If a company pays a dividend that grows faster than inflation, and the price appreciation is solid, dividend growth stocks can work — but this requires picking individual stocks well, which most people don't do. For ITIN holders without years of stock research experience, the broad index — roughly 3,500 companies in one fund — remains the better default.

Frequently Asked Questions

Are index funds or dividend stocks better?

For most long-term investors, broad index funds win — they are diversified, low-cost, and have historically matched or beaten dividend-focused strategies on total return, without the overconcentration risk of picking individual dividend stocks.
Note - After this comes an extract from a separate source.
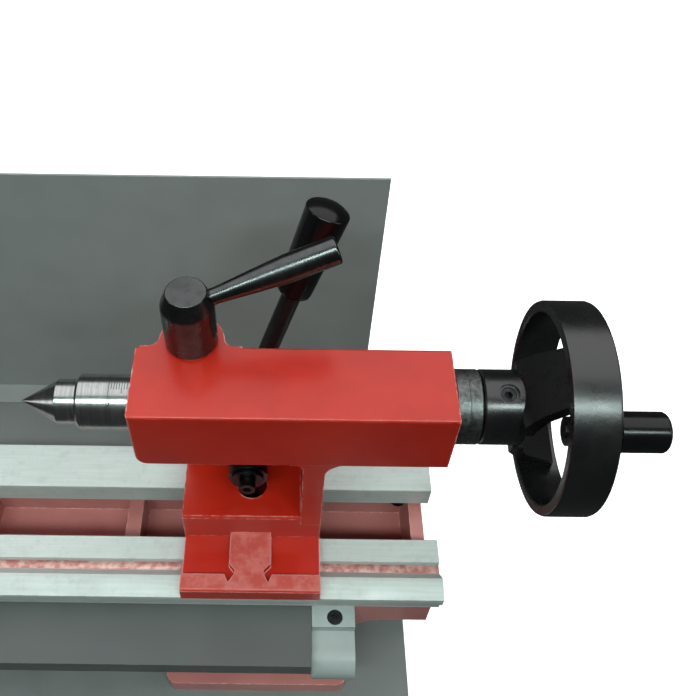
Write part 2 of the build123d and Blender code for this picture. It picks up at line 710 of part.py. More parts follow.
with BuildPart() as feed_screw:
    with BuildSketch(Plane.XZ):
        with BuildLine():
            Polyline(
                (13.0, AXIS_Z),
                (13.0, AXIS_Z + SCREW_R - 0.8),
                (13.8, AXIS_Z + SCREW_R),
                (76.8, AXIS_Z + SCREW_R),
                (76.8, AXIS_Z + 8.4),
                (79.8, AXIS_Z + 8.4),
                (79.8, AXIS_Z + SCREW_R),
                (108.9, AXIS_Z + SCREW_R),
                (109.5, AXIS_Z + SCREW_R - 0.6),
                (109.5, AXIS_Z),
                close=True,
            )
        make_face()
    revolve(axis=Axis((0, 0, AXIS_Z), (1, 0, 0)))
feed_screw.part.label = "feed_screw"
export_step(feed_screw.part, "parts/feed_screw.step")

with BuildPart() as handle_pin:
    with Locations((122.0, HANDLE_Y, HANDLE_Z)):
        Cylinder(2.5, 18.0, rotation=(0, 90, 0))
    with Locations((138.9, HANDLE_Y, HANDLE_Z)):
        Cylinder(3.0, 15.8, rotation=(0, 90, 0))
handle_pin.part.label = "handle_pin"
export_step(handle_pin.part, "parts/handle_pin.step")

with BuildPart() as handle_grip:
    with BuildSketch(Plane.XZ.offset(-HANDLE_Y)):
        with BuildLine():
            Polyline(
                (131.1, HANDLE_Z),
                (131.1, HANDLE_Z + 6.8),
                (131.7, HANDLE_Z + 7.4),
                (147.4, HANDLE_Z + 7.4),
                (148.4, HANDLE_Z + 6.9),
                (149.1, HANDLE_Z + 5.8),
                (149.1, HANDLE_Z),
                close=True,
            )
        make_face()
    revolve(axis=Axis((0, HANDLE_Y, HANDLE_Z), (1, 0, 0)))
    with Locations((138.5, HANDLE_Y, HANDLE_Z)):
        Cylinder(3.06, 17.0, rotation=(0, 90, 0), mode=Mode.SUBTRACT)
handle_grip.part.label = "handle_grip"
export_step(handle_grip.part, "parts/handle_grip.step")

# --- Quill lock ------------------------------------------------------------------------------------
ARM_RUN = (56.0, 14.7, 16.3)
ARM_LENGTH = sqrt(56.0**2 + 14.7**2 + 16.3**2)
ARM_START = (LOCK_X, LOCK_Y, 186.4)
ARM_SIDE = (-14.7, 56.0, 0.0)

with BuildPart() as lock_hub:
    with BuildSketch(Plane.XZ.offset(-LOCK_Y)):
        with BuildLine():
            Polyline(
                (LOCK_X, 166.4),
                (LOCK_X + 9.9, 166.4),
                (LOCK_X + 10.4, 166.9),
                (LOCK_X + 10.4, 187.0),
                (LOCK_X + 10.0, 189.0),
                (LOCK_X + 7.7, 194.5),
                (LOCK_X, 194.5),
                close=True,
            )
        make_face()
    revolve(axis=Axis((LOCK_X, LOCK_Y, 0), (0, 0, 1)))
    with Locations((LOCK_X, LOCK_Y, 174.0)):
        Cylinder(4.02, 19.2, mode=Mode.SUBTRACT)
    with BuildSketch(Plane(origin=ARM_START, x_dir=ARM_SIDE, z_dir=ARM_RUN)):
        Circle(3.32)
    extrude(amount=20.0, mode=Mode.SUBTRACT)
lock_hub.part.label = "lock_hub"
export_step(lock_hub.part, "parts/lock_hub.step")

with BuildPart() as lock_arm:
    with BuildSketch(Plane(origin=ARM_START, x_dir=ARM_RUN, z_dir=ARM_SIDE)):
        with BuildLine():
            Polyline(
                (0.5, 0),
                (0.5, 3.3),
                (12.0, 3.3),
                (40.0, 5.55),
                (ARM_LENGTH - 0.7, 5.55),
                (ARM_LENGTH, 4.85),
                (ARM_LENGTH, 0),
                close=True,
            )
        make_face()
    revolve(axis=Axis(ARM_START, ARM_RUN))
lock_arm.part.label = "lock_arm"
export_step(lock_arm.part, "parts/lock_arm.step")

with BuildPart() as lock_stud:
    with Locations((LOCK_X, LOCK_Y, 160.0)):
        Cylinder(4.0, 45.0)
lock_stud.part.label = "lock_stud"
export_step(lock_stud.part, "parts/lock_stud.step")

# --- Bed clamp -------------------------------------------------------------------------------------
LEVER_X = sin(radians(LEVER_LEAN)) * cos(radians(LEVER_TILT))
LEVER_BACK = sin(radians(LEVER_TILT))
LEVER_UP = cos(radians(LEVER_LEAN)) * cos(radians(LEVER_TILT))
ALONG_LEVER = (LEVER_X, LEVER_BACK, LEVER_UP)
ACROSS_LEVER = (cos(radians(LEVER_LEAN)), 0, -sin(radians(LEVER_LEAN)))

with BuildPart() as cam_shaft:
    with BuildSketch(Plane.XZ.offset(-42.4)):
        with Locations((0, CAM_Z)):
            Circle(7.0)
    extrude(amount=42.4 - 12.9)
    with BuildSketch(Plane.XZ.offset(-12.9)):
        with Locations((-CAM_THROW, CAM_Z)):
            Circle(5.3)
    extrude(amount=12.9 + 4.6)
    with BuildSketch(Plane.XZ.offset(-56.5)):
        with Locations((0, CAM_Z)):
            Circle(6.0)
    extrude(amount=56.5 - 42.4)
    with BuildSketch(Plane.XZ.offset(-8.0)):
        with Locations((-CAM_THROW, CAM_Z)):
            Circle(2.52)
    extrude(amount=20.0, mode=Mode.SUBTRACT)
cam_shaft.part.label = "cam_shaft"
export_step(cam_shaft.part, "parts/cam_shaft.step")

with BuildPart() as cam_washer:
    with BuildSketch(Plane.XZ.offset(4.65)):
        with Locations((-CAM_THROW, CAM_Z)):
            Circle(7.0)
            Circle(2.6, mode=Mode.SUBTRACT)
    extrude(amount=1.3)
cam_washer.part.label = "cam_washer"
export_step(cam_washer.part, "parts/cam_washer.step")

with BuildPart() as cam_screw:
    with BuildSketch(Plane.XZ.offset(6.0)):
        with Locations((-CAM_THROW, CAM_Z)):
            Circle(3.7)
    extrude(amount=4.5)
    with BuildSketch(Plane.XZ.offset(-6.0)):
        with Locations((-CAM_THROW, CAM_Z)):
            Circle(2.5)
    extrude(amount=12.0)
    with BuildSketch(Plane.XZ.offset(7.6)):
        with Locations((-CAM_THROW, CAM_Z)):
            RegularPolygon(2.0, 6)
    extrude(amount=4.0, mode=Mode.SUBTRACT)
cam_screw.part.label = "cam_screw"
export_step(cam_screw.part, "parts/cam_screw.step")

with BuildPart() as cam_hub:
    with BuildSketch(Plane.XZ.offset(-57.5)):
        with Locations((0, CAM_Z)):
            Circle(10.0)
    extrude(amount=57.5 - 42.5)
    with BuildSketch(Plane.XZ.offset(-56.6)):
        with Locations((0, CAM_Z)):
            Circle(6.02)
    extrude(amount=20.0, mode=Mode.SUBTRACT)
    with BuildSketch(Plane(origin=(0, LEVER_Y, CAM_Z), x_dir=ACROSS_LEVER, z_dir=ALONG_LEVER)):
        Circle(4.42)
    extrude(amount=20.0, mode=Mode.SUBTRACT)
cam_hub.part.label = "cam_hub"
export_step(cam_hub.part, "parts/cam_hub.step")

with BuildPart() as cam_rod:
    with BuildSketch(Plane(origin=(0, LEVER_Y, CAM_Z), x_dir=ALONG_LEVER, z_dir=ACROSS_LEVER)):
        with BuildLine():
            Polyline((7.4, 0), (7.4, 4.4), (53.9, 4.4), (53.9, 3.0), (86.0, 3.0), (86.0, 0), close=True)
        make_face()
    revolve(axis=Axis((0, LEVER_Y, CAM_Z), ALONG_LEVER))
cam_rod.part.label = "cam_rod"
export_step(cam_rod.part, "parts/cam_rod.step")

with BuildPart() as cam_grip:
    with BuildSketch(Plane(origin=(0, LEVER_Y, CAM_Z), x_dir=ALONG_LEVER, z_dir=ACROSS_LEVER)):
        with BuildLine():
            Polyline(
                (54.0, 3.02),
                (54.0, 6.6),
                (54.7, 7.6),
                (56.5, 8.0),
                (96.4, 9.6),
                (97.0, 9.3),
                (98.6, 6.0),
                (99.3, 3.0),
                (99.5, 0),
                (86.1, 0),
                (86.1, 3.02),
                close=True,
            )
        make_face()
    revolve(axis=Axis((0, LEVER_Y, CAM_Z), ALONG_LEVER))
cam_grip.part.label = "cam_grip"
export_step(cam_grip.part, "parts/cam_grip.step")

BOLT_X = -1.28
with BuildPart() as draw_bolt:
    with BuildSketch(Plane.XZ.offset(-5.4)):
        with Locations((BOLT_X, CAM_Z)):
            Circle(8.6)
    extrude(amount=9.6)
    with Locations((BOLT_X, 0.6, (36.2 + 95.0) / 2)):
        Cylinder(4.5, 95.0 - 36.2)
    with BuildSketch(Plane.XZ.offset(-10.0)):
        with Locations((BOLT_X, CAM_Z)):
            Circle(5.8)
    extrude(amount=20.0, mode=Mode.SUBTRACT)
draw_bolt.part.label = "draw_bolt"
export_step(draw_bolt.part, "parts/draw_bolt.step")

with BuildPart() as clamp_plate:
    with BuildSketch(Plane.XY.offset(35.5)):
        with Locations((BOLT_X, -3.5)):
            RectangleRounded(36.0, 49.0, 4.0)
    extrude(amount=12.1)
    with Locations((BOLT_X, 0.6, 41.5)):
        Cylinder(4.6, 20.0, mode=Mode.SUBTRACT)
    with Locations((BOLT_X, 0.6, 38.7)):
        Cylinder(8.0, 6.6, mode=Mode.SUBTRACT)
clamp_plate.part.label = "clamp_plate"
export_step(clamp_plate.part, "parts/clamp_plate.step")

with BuildPart() as clamp_nut:
    with BuildSketch(Plane.XY.offset(35.8)):
        with Locations((BOLT_X, 0.6)):
            RegularPolygon(7.5, 6)
            Circle(4.52, mode=Mode.SUBTRACT)
    extrude(amount=6.1)
clamp_nut.part.label = "clamp_nut"
export_step(clamp_nut.part, "parts/clamp_nut.step")
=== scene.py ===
import json
import math

import bmesh
import bpy
from mathutils import Matrix, Vector


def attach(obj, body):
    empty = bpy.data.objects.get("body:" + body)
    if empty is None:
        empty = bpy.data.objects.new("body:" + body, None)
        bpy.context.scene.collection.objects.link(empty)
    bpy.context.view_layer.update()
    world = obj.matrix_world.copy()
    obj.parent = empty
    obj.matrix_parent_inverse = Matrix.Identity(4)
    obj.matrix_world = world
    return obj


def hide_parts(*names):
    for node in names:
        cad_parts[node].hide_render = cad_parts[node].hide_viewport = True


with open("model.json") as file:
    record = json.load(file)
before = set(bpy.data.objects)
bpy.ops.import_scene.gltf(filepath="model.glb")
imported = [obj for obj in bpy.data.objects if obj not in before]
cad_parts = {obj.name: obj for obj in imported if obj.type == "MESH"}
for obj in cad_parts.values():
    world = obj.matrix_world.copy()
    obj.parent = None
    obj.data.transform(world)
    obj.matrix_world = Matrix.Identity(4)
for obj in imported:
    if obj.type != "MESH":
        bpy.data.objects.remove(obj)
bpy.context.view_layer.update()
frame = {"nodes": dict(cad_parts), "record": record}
nodes = frame["nodes"]

MM = 0.001
X = (1, 0, 0)
AXIS_Z = 151.5
ON_AXIS = (0, 0, AXIS_Z)
HANDLE_Y = -24.8
HANDLE_Z = AXIS_Z + 21.6
LOCK = (-22.5, 19.8)
CAM_Z = 100.9
LEVER_Y = 49.0
LEAN = math.radians(19.2)
LEAN_BACK = math.radians(12.0)
QUILL_R = 11.0
ZERO_MARK_X = -52.8
MARK_HALF_WIDTH = 0.11
MARK_START = math.radians(9.4)
FIGURE_START = math.radians(30.0)
FIGURE_TOP = 2.6
LAST_MARK = 60
LIP_LOW = 71.0
GROOVE_MIDDLE = (-54.4, -26.98, 58.53)
GROOVE_SIZE = (281.0, 3.92, 0.08)

# ---------------------------------------------------------------- camera
EYE = (15.0, -184.6, 420.8)
TILT = math.radians(51.7)
ROLL = math.radians(0.75)
ahead = Vector((0, math.cos(TILT), -math.sin(TILT)))
over = Vector((0, math.sin(TILT), math.cos(TILT)))
side = Vector((1, 0, 0))
cam_right = side * math.cos(ROLL) + over * math.sin(ROLL)
cam_up = over * math.cos(ROLL) - side * math.sin(ROLL)
lens_data = bpy.data.cameras.new("camera")
lens_data.sensor_width = 36.0
lens_data.lens = 42.98
lens_data.shift_x = 0.0876
lens_data.clip_start = 0.01
lens_data.clip_end = 20.0
camera = bpy.data.objects.new("camera", lens_data)
bpy.context.scene.collection.objects.link(camera)
turn = Matrix((cam_right, cam_up, -ahead)).transposed().to_4x4()
camera.matrix_world = Matrix.Translation(Vector(EYE) * MM) @ turn
bpy.context.scene.camera = camera


# ---------------------------------------------------------------- finishes
def sheet_of_nodes(name):
    """A new material, with its node tree, its shader and the piece's own coordinates."""
    made = bpy.data.materials.new(name)
    made.use_nodes = True
    tree = made.node_tree
    shader = tree.nodes["Principled BSDF"]
    where = tree.nodes.new("ShaderNodeTexCoord")
    return made, tree, shader, where.outputs["Object"]


def grain(tree, place, scale, detail=3.0, rough=0.55, stretch=(1, 1, 1)):
    """Noise in object space, stretched along the way the tool ran."""
    shift = tree.nodes.new("ShaderNodeMapping")
    shift.inputs["Scale"].default_value = stretch
    tree.links.new(place, shift.inputs["Vector"])
    noise = tree.nodes.new("ShaderNodeTexNoise")
    noise.inputs["Scale"].default_value = scale
    noise.inputs["Detail"].default_value = detail
    noise.inputs["Roughness"].default_value = rough
    tree.links.new(shift.outputs["Vector"], noise.inputs["Vector"])
    return noise.outputs["Fac"]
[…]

How are dividends taxed in 2026?

In a taxable account, qualified dividends are taxed at long-term capital-gains rates (0%, 15%, or 20% depending on income), while ordinary dividends are taxed as regular income. Either way, dividends create a yearly tax drag even if you reinvest them.

When do dividend stocks make sense?

Mainly near or in retirement when you want income, or inside a tax-sheltered account (401(k) or IRA) where the dividend tax drag disappears. During the accumulation years, total-return index investing is usually more efficient.

What should ITIN holders invest in?

The same low-cost, broad index funds available to everyone — for example a total-market fund inside a Roth IRA or brokerage account. ITIN holders can open these accounts at major brokerages.